→ **WRITTEN INSTRUCTION**: Transcribe, exactly as they appear, the line that contains "0.73, 0.68), 0.45)", the line that contains "obj.parent = empty", and every line in between, and nothing else.

→ **COLLECTED MATERIAL**:
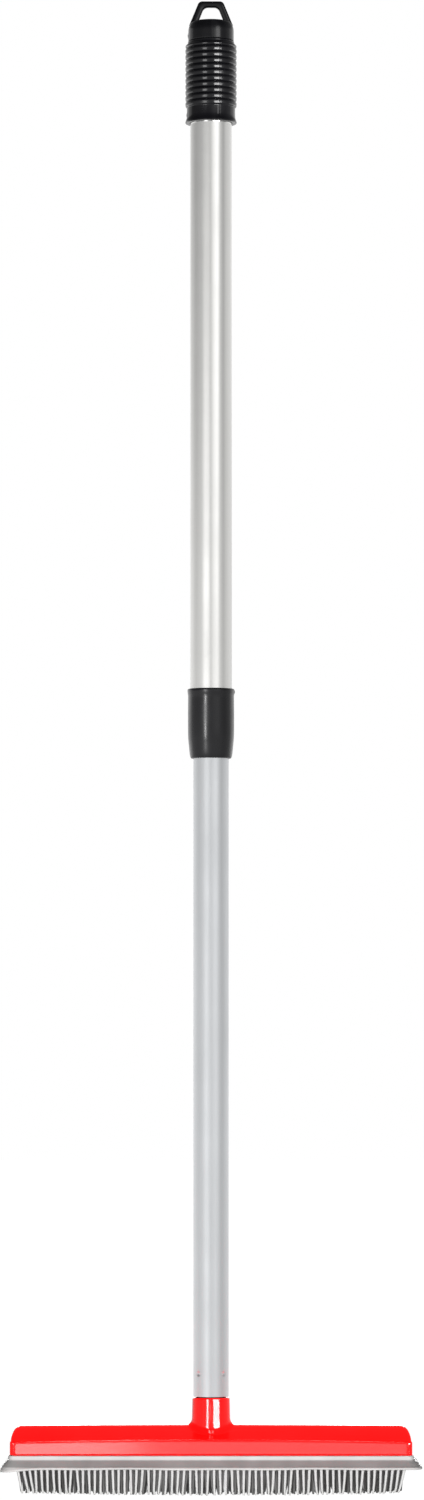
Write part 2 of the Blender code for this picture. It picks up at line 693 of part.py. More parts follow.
def make_lock_wedge(collection, cutters, finish):
    """Cone nut on the stud, keyed by four fins that ride in the sleeve's slots."""
    foot = taper_radius(WEDGE_BOTTOM) - SLIDE_CLEARANCE
    mouth = taper_radius(SLEEVE_TOP) - SLIDE_CLEARANCE
    wedge = turned_solid(
        "lock_wedge", [(0.0, WEDGE_TOP), (mouth, WEDGE_TOP), (mouth, SLEEVE_TOP), (foot, WEDGE_BOTTOM),
                       (0.0, WEDGE_BOTTOM)], collection, finish, segments=36)
    fin_half_width = SLEEVE_SLOT_WIDTH / 2 - SLIDE_CLEARANCE
    fin_reach = SLEEVE_RADIUS - SLEEVE_MOUTH_WALL / 2
    fins = mesh_from("fins", lambda bm: bmesh.ops.create_cube(bm, size=1.0, matrix=Matrix.Diagonal(
        (2 * fin_reach, 2 * fin_half_width, WEDGE_LENGTH - 0.002, 1.0))))
    for i, angle in enumerate((0.0, math.pi / 2)):
        fin = place(f"fin_{i + 1}", fins, cutters)
        fin.rotation_euler.z = angle
        fin.location.z = (WEDGE_TOP + WEDGE_BOTTOM) / 2
        combine(wedge, fin, "UNION")
    bore_radius = STUD_RADIUS + SLIDE_CLEARANCE
    bore = rod("wedge_bore", bore_radius, bore_radius, WEDGE_BOTTOM - CUT_MARGIN, WEDGE_TOP + CUT_MARGIN,
               cutters, segments=36)
    combine(wedge, bore, "DIFFERENCE")
    return wedge


def make_lock_washer(collection, finish):
    """Washer on the stud's end, which keeps the wedge from running off."""
    bottom, top = STUD_TOP + GAP, STUD_TOP + GAP + LOCK_WASHER_THICKNESS
    hole = LOCK_SCREW_RADIUS + GAP
    profile = [(LOCK_WASHER_RADIUS, top), (LOCK_WASHER_RADIUS, bottom), (hole, bottom), (hole, top)]
    return turned("lock_washer", profile, collection, finish, segments=24)


def make_lock_screw(collection, finish):
    """Pan-head screw down into the stud, over the washer."""
    head_bottom = STUD_TOP + LOCK_WASHER_THICKNESS + 2 * GAP
    head_top = head_bottom + LOCK_SCREW_HEAD_HEIGHT
    profile = [
        (0.0, head_top),
        (LOCK_SCREW_HEAD_RADIUS - 0.0012, head_top),
        (LOCK_SCREW_HEAD_RADIUS, head_top - 0.0012),
        (LOCK_SCREW_HEAD_RADIUS, head_bottom),
        (LOCK_SCREW_RADIUS, head_bottom),
        (LOCK_SCREW_RADIUS, STUD_TOP - LOCK_SCREW_LENGTH + LOCK_SCREW_RADIUS),
        (0.0, STUD_TOP - LOCK_SCREW_LENGTH),
    ]
    return turned_solid("lock_screw", profile, collection, finish, segments=24)


# Collar, grip and end cap on the upper tube
def make_collar(collection, finish):
    """Bush pressed on the upper tube's end: a lip at its top, a taper at its foot, and a ledge inside."""
    lip_radius = COLLAR_RADIUS + COLLAR_LIP
    foot_radius = LOWER_TUBE_RADIUS + SLIDE_CLEARANCE + COLLAR_FOOT_WALL
    ledge = COLLAR_BOTTOM + COLLAR_SHOULDER
    slide_bore = LOWER_TUBE_RADIUS + SLIDE_CLEARANCE
    profile = [
        (lip_radius - 0.0004, COLLAR_TOP),
        (lip_radius, COLLAR_TOP - 0.0004),
        (lip_radius, COLLAR_TOP - COLLAR_LIP_HEIGHT),
        (COLLAR_RADIUS, COLLAR_TOP - COLLAR_LIP_HEIGHT - 0.001),
        (COLLAR_RADIUS, COLLAR_BOTTOM + COLLAR_TAPER_HEIGHT),
        ((COLLAR_RADIUS * 3 + foot_radius) / 4, COLLAR_BOTTOM + COLLAR_TAPER_HEIGHT / 2),
        (foot_radius, COLLAR_BOTTOM + 0.001),
        (foot_radius - 0.0008, COLLAR_BOTTOM),
        (slide_bore, COLLAR_BOTTOM),
        (slide_bore, ledge),
        (UPPER_TUBE_RADIUS + GAP, ledge),
        (UPPER_TUBE_RADIUS + GAP, COLLAR_TOP),
    ]
    return turned("collar", profile, collection, finish)


def make_grip_sleeve(collection, finish):
    """Ribbed sleeve over the upper tube, with a plain band and a bead at its foot."""
    bottom, top = UPPER_TUBE_TOP - GRIP_LENGTH, UPPER_TUBE_TOP
    root, crest = GRIP_ROOT_RADIUS, GRIP_ROOT_RADIUS + RIB_HEIGHT
    profile = [(GRIP_BORE + 0.0011, top)]
    for i in range(RIB_COUNT):
        rib = top - FIRST_RIB_DROP - i * RIB_PITCH
        profile += [(crest, rib + 0.0004), (crest, rib - 0.0004), (root, rib - RIB_PITCH / 2)]
    profile += [
        (root, bottom + 0.0035),
        (root + GRIP_FOOT_BEAD, bottom + 0.0012),
        (root + GRIP_FOOT_BEAD, bottom),
        (GRIP_BORE, bottom),
        (GRIP_BORE, top),
    ]
    return turned("grip_sleeve", profile, collection, finish, segments=GRIP_SEGMENTS)


def make_end_cap(collection, cutters, finish):
    """Cap plugged into the upper tube, with a loop to hang the broom by."""
    plug_radius = UPPER_BORE - GAP
    plug_foot = CAP_BOTTOM - CAP_PLUG_LENGTH
    profile = [
        (0.0, CAP_TOP),
        (CAP_RADIUS - 0.0036, CAP_TOP),
        (CAP_RADIUS - 0.0020, CAP_TOP - 0.0010),
        (CAP_RADIUS - 0.0006, CAP_TOP - CAP_SHOULDER * 0.55),
        (CAP_RADIUS, CAP_TOP - CAP_SHOULDER),
        (CAP_RADIUS, CAP_BOTTOM),
        (plug_radius, CAP_BOTTOM),
        (plug_radius, plug_foot),
        (plug_radius - CAP_PLUG_WALL, plug_foot),
        (plug_radius - CAP_PLUG_WALL, CAP_BOTTOM),
        (0.0, CAP_BOTTOM),
    ]
    cap = turned_solid("end_cap", profile, collection, finish)
    foot = CAP_TOP - 0.003
    top = CAP_TOP + LOOP_HEIGHT
    hole_top = top - LOOP_BAR
    foot_half_width = CAP_RADIUS - 0.0018
    slant = math.degrees(math.atan2(top - foot, foot_half_width - LOOP_TOP_HALF_WIDTH))
    corner = arc((LOOP_TOP_HALF_WIDTH - LOOP_CORNER * 0.6, top - LOOP_CORNER), LOOP_CORNER, 90 - slant, 90, 4)
    outer = [(foot_half_width, foot)] + corner
    outer += [(-x, z) for x, z in reversed(outer)]
    hole_corner = HOLE_TOP_HALF_WIDTH * 0.6
    arch = arc((HOLE_TOP_HALF_WIDTH - hole_corner + 0.0008, hole_top - hole_corner), hole_corner, 20, 90, 4)
    hole = [(HOLE_FOOT_HALF_WIDTH, CAP_TOP + 0.0003)] + arch
    hole += [(-x, z) for x, z in reversed(hole)]
    loop = flat_outline("hanging_loop", [outer, hole], LOOP_THICKNESS, cutters)
    combine(cap, loop, "UNION")
    return cap


def main():
    for old in list(bpy.data.objects):
        bpy.data.objects.remove(old)
    broom = fresh_collection("carpet_broom")
    cutters = fresh_collection("cutters")
    red = material("red_plastic", (0.80, 0.012, 0.012), 0.18)
    grey_rubber = material("grey_rubber", (0.42, 0.41, 0.40), 0.6)
    black = material("black_plastic", (0.012, 0.012, 0.014), 0.35)
    upper_silver = material("upper_tube_paint", (0.62, 0.62, 0.60), 0.28, 0.9)
    lower_silver = material("lower_tube_paint", (0.60, 0.61, 0.63), 0.42, 0.7)
    nylon = material("lock_nylon", (0.75, 0.73, 0.68), 0.45)
    steel = material("zinc_steel", (0.6, 0.6, 0.58), 0.3, 1.0)
    plate_plastic = material("plate_plastic", (0.08, 0.08, 0.085), 0.5)

    for index in range(BRISTLE_ROWS):
        make_bristle_row(index, broom, grey_rubber)
    make_rubber_pad(broom, grey_rubber)
    make_base_plate(broom, cutters, plate_plastic)
    for index in range(SCREW_COUNT):
        make_base_plate_screw(index, broom, steel)
    make_head_shell(broom, cutters, red)
    make_thread_tip(broom, cutters, black)
    make_lower_tube(broom, cutters, lower_silver)
    make_lock_plug(broom, black)
    make_lock_sleeve(broom, cutters, nylon)
    make_lock_wedge(broom, cutters, nylon)
    make_lock_washer(broom, steel)
    make_lock_screw(broom, steel)
    make_collar(broom, black)
    make_tube("upper_tube", UPPER_TUBE_RADIUS, UPPER_TUBE_BOTTOM, UPPER_TUBE_LENGTH, broom, upper_silver)
    make_grip_sleeve(broom, black)
    make_end_cap(broom, cutters, black)


main()
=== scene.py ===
"""Rubber-bristle carpet broom on a telescoping twist-lock handle: the visible pieces and their finishes."""
import math

import bmesh
import bpy
import numpy as np
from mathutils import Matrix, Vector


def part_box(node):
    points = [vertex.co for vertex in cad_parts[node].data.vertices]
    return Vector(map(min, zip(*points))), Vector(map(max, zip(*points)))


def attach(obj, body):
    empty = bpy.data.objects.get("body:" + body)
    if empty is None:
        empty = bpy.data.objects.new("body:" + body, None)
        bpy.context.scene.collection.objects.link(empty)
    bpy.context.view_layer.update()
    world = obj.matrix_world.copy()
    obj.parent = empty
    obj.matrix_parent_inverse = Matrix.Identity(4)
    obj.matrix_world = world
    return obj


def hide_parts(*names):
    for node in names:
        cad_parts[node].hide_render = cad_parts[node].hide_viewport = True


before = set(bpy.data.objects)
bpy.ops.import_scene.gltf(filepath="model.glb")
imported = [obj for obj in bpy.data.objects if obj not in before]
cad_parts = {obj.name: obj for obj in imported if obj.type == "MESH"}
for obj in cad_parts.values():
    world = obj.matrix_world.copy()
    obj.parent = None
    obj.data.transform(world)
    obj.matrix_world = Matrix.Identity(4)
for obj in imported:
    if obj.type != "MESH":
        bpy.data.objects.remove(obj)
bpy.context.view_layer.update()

# ---------------------------------------------------------------- rubber bristles
# Tapered pegs in rows, moulded in one shot with the pad from soft grey rubber. In use the outer ones have
# taken a set towards the middle of the head, and the rest lean a little each their own way.
ROW_COUNT = 7
ROW_MARGIN = 0.00115  # from the end of a row to the middle of its last bristle
BRISTLE_PITCH = 0.00428
BRISTLE_SIDES = 10
BRISTLE_LEVELS = 9
BRISTLE_ROOT_RADIUS = 0.00112
BRISTLE_TIP_RADIUS = 0.00078
TIP_START = 0.965  # share of the length that is above the rounded tip
TIP_LEVELS = [0.985, 0.996, 1.0]
ROOT_SINK = 0.0006  # how far a bristle runs up into the pad
ROOT_FLARE = 0.55  # how much wider the root is where it meets the pad
ROOT_FLARE_FADE = 28.0  # how fast that fades down the bristle
END_LEAN = 0.0036  # how far the outermost tips have moved inwards
END_LEAN_FADE = 0.016
OWN_LEAN = 0.0009
OWN_HOOK = 0.0003  # how far the tip is bent to one side, over the part below HOOK_START
HOOK_SPREAD = 0.00035
HOOK_START = 0.8
TIP_BOW = 0.0016  # how much higher the tips are at the ends of the head
LENGTH_SPREAD = 0.0006


def grid_faces(rows, columns, wrap_rows=False, wrap_columns=False, offset=0):
    """Four-sided faces that join each point of a grid to its neighbours in the next row and column."""
    r = np.arange(rows if wrap_rows else rows - 1)
    c = np.arange(columns if wrap_columns else columns - 1)
    r, c = np.meshgrid(r, c, indexing="ij")
    r, c = r.ravel(), c.ravel()
    r2, c2 = (r + 1) % rows, (c + 1) % columns
    corners = [r * columns + c, r * columns + c2, r2 * columns + c2, r2 * columns + c]
    return offset + np.stack(corners, axis=1)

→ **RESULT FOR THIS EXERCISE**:
    nylon = material("lock_nylon", (0.75, 0.73, 0.68), 0.45)
    steel = material("zinc_steel", (0.6, 0.6, 0.58), 0.3, 1.0)
    plate_plastic = material("plate_plastic", (0.08, 0.08, 0.085), 0.5)

    for index in range(BRISTLE_ROWS):
        make_bristle_row(index, broom, grey_rubber)
    make_rubber_pad(broom, grey_rubber)
    make_base_plate(broom, cutters, plate_plastic)
    for index in range(SCREW_COUNT):
        make_base_plate_screw(index, broom, steel)
    make_head_shell(broom, cutters, red)
    make_thread_tip(broom, cutters, black)
    make_lower_tube(broom, cutters, lower_silver)
    make_lock_plug(broom, black)
    make_lock_sleeve(broom, cutters, nylon)
    make_lock_wedge(broom, cutters, nylon)
    make_lock_washer(broom, steel)
    make_lock_screw(broom, steel)
    make_collar(broom, black)
    make_tube("upper_tube", UPPER_TUBE_RADIUS, UPPER_TUBE_BOTTOM, UPPER_TUBE_LENGTH, broom, upper_silver)
    make_grip_sleeve(broom, black)
    make_end_cap(broom, cutters, black)


main()
=== scene.py ===
"""Rubber-bristle carpet broom on a telescoping twist-lock handle: the visible pieces and their finishes."""
import math

import bmesh
import bpy
import numpy as np
from mathutils import Matrix, Vector


def part_box(node):
    points = [vertex.co for vertex in cad_parts[node].data.vertices]
    return Vector(map(min, zip(*points))), Vector(map(max, zip(*points)))


def attach(obj, body):
    empty = bpy.data.objects.get("body:" + body)
    if empty is None:
        empty = bpy.data.objects.new("body:" + body, None)
        bpy.context.scene.collection.objects.link(empty)
    bpy.context.view_layer.update()
    world = obj.matrix_world.copy()
    obj.parent = empty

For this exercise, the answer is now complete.